O presidente do SRCG (Sindicato Rural de Campo Grande, Rochedo e Corguinho), Alessandro Coelho, que é pecuarista e agricultor, destaca que o trabalho técnico e científico, como os desenvolvidos pela Embrapa, são de suma importância para o agro. “A Embrapa é uma instituição fundamental para o desenvolvimento da agropecuária brasileira, e justamente por isso tem o reconhecimento de todos os produtores rurais. Um exemplo disso, foi o desenvolvimento das forrageiras tão importantes para a alimentação e nutrição do gado. A Embrapa tem investido em pesquisa e desenvolvimento de novas variedades que se adaptem às diferentes condições climáticas e de solo do país, visando aumentar a produtividade e a rentabilidade da pecuária brasileira”, frisa.

Os Kichel, a Embrapa e os ganhos no campo  

Falecido Armindo Kichel foi engenheiro agrônomo e pesquisador da Embrapa Gado de Corte. Nas lembranças do filho, Andrei Kichel, as idas aos campos de pesquisas e consultorias.  Andrei formou-se agrônomo e em 2005 adquiriu a Fazenda Vitória, em Aquidauana-MS. É nela que põe em prática seus conhecimentos e o legado do pai. E não está sozinho: o neto de Armindo, Arthur Bossay Kichel, de 16 anos, caminha pelos mesmos passos.

Andrei trabalha com cria, recria e engorda. Para alimentar o gado tem 630 hectares de pastagem formada. Utiliza o sistema de manejo rotacionado das pastagens, com 9 módulos de aproximadamente 70 hectares cada, que é dividido em quatro piquetes de 18 hectares, totalizando 36 divisões. Investe em pastagem em torno de R$ 250 mil por ano, entre reforma e adubação. As espécies forrageiras foram escolhidas conforme a fertilidade do solo.

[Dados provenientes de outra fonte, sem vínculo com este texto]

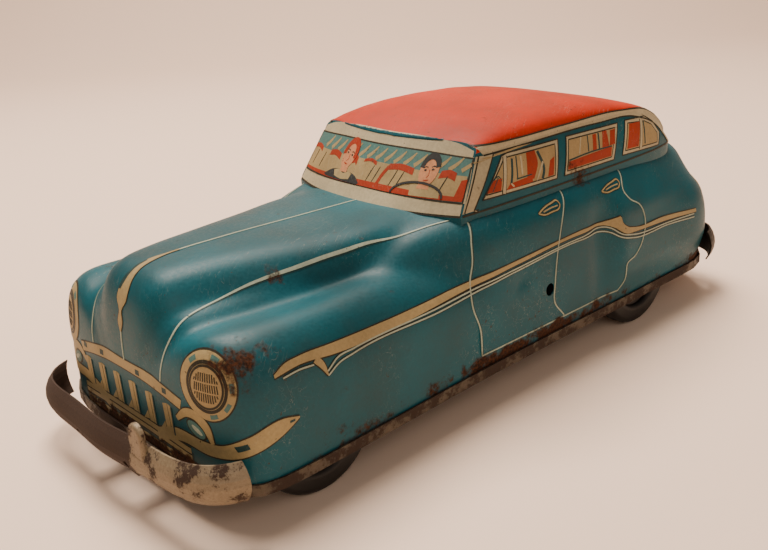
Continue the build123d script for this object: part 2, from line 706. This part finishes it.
with BuildPart() as flywheel:
    with BuildSketch(Plane.XY):
        with BuildLine():
            Polyline(
                (arbor_bore, 1.5),
                (4.0, 1.5),
                (4.0, 3.0),
                (9.5, 3.0),
                (10.5, 2.0),
                (FLYWHEEL_R, 2.0),
                (FLYWHEEL_R, 10.0),
                (10.5, 10.0),
                (9.5, 9.0),
                (4.0, 9.0),
                (4.0, 11.0),
                (arbor_bore, 11.0),
                close=True,
            )
        make_face()
    revolve(axis=Axis.Y)
write(flywheel.part.moved(Location((FLYWHEEL_X, 0, FLYWHEEL_Z))), "flywheel")

# Side plates, with a foot at each end that drops through the base.
PLATE_LOW_Z = BASE_Z + TIN
PILLARS = [(-108.0, 20.0), (-97.0, 47.0), (-40.0, 24.0)]
PILLAR_R = 2.2
PILLAR_END_R = 1.2            # the thin ends that pass through the side plates
PILLAR_HEAD = 0.9             # length of each end outside the plates

for name, side in (("motor_plate_left", 1), ("motor_plate_right", -1)):
    face = side * (PLATE_Y - PLATE_THICKNESS / 2) + PLATE_THICKNESS / 2
    with BuildPart() as motor_plate:
        with BuildSketch(side_plane(face)):
            with BuildLine():
                Polyline(
                    (-114, PLATE_LOW_Z),
                    (-34, PLATE_LOW_Z),
                    (-34, 40),
                    (-46, 58),
                    (-64, 58),
                    (-90, 54),
                    (-104, 54),
                    (-114, 30),
                    close=True,
                )
            make_face()
            fillet(vertices().group_by(Axis.Y)[1:], 5)
            for x in PLATE_FEET:
                with Locations((x, PLATE_LOW_Z - 0.8)):
                    Rectangle(FOOT_LENGTH, 2.4)
        extrude(amount=PLATE_THICKNESS)
        with Locations(Location((REAR_AXLE_X, 0, WHEEL_R), (90, 0, 0))):
            Cylinder(AXLE_R + RUNNING_GAP, 60, mode=Mode.SUBTRACT)
        with Locations(
            Location((IDLER_X, 0, IDLER_Z), (90, 0, 0)),
            Location((FLYWHEEL_X, 0, FLYWHEEL_Z), (90, 0, 0)),
        ):
            Cylinder(ARBOR_R + RUNNING_GAP, 60, mode=Mode.SUBTRACT)
        for x, z in PILLARS:
            with Locations(Location((x, 0, z), (90, 0, 0))):
                Cylinder(PILLAR_END_R, 60, mode=Mode.SUBTRACT)
    write(motor_plate.part, name)

with BuildPart() as motor_pillars:
    inner_y = PLATE_Y - PLATE_THICKNESS
    for x, z in PILLARS:
        add(round_bar(x, z, PILLAR_R, -inner_y, inner_y))
        add(round_bar(x, z, PILLAR_END_R, -PLATE_Y - PILLAR_HEAD, PLATE_Y + PILLAR_HEAD))
write(motor_pillars.part, "motor_pillars")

O criador trabalha na propriedade com três espécies de forrageira (P. Maximum cv Mombaca, B.brizantha cv Marandu e B.brizantha cv MG-5). A lotação da fazenda e de 1,7 mil cabeças de gado entre bezerras e novilhas. Hoje, para se ter lucro na pecuária é preciso fornecer alimentação de qualidade o ano todo para o gado. “O alimento mais barato é a pastagem, por isso numa propriedade é preciso saber formar e manejar bem as pastagens, com bom preparo de solo, semente de qualidade e adubação. Fornecendo pastagem de boa qualidade vai fazer com que custo produzido seja baixo, assim obtendo lucratividade e rentabilidade na propriedade”, explica Andrei.

Kichel é cliente da empresa Germipasto, que tem unidade de beneficiamento de sementes em Camapuã-MS. É de lá que vem as três variedades de sementes para formar pastagem da fazenda, que tem 1700 cabeças, entre bezerras e novilhas. Daniel Di Raimo, engenheiro agrônomo e gerente comercial da Germipasto, destaca que entre as brachárias, o Marandú lançado na década de 80 ainda é a principal cultivar comercializada. “Atualmente a empresa está entre as maiores comercializadoras de sementes de pastagem do Brasil. Atuamos também com exportação de sementes. Os principais destinos são países da América Latina e em segundo plano alguns países do continente Africano”, explica.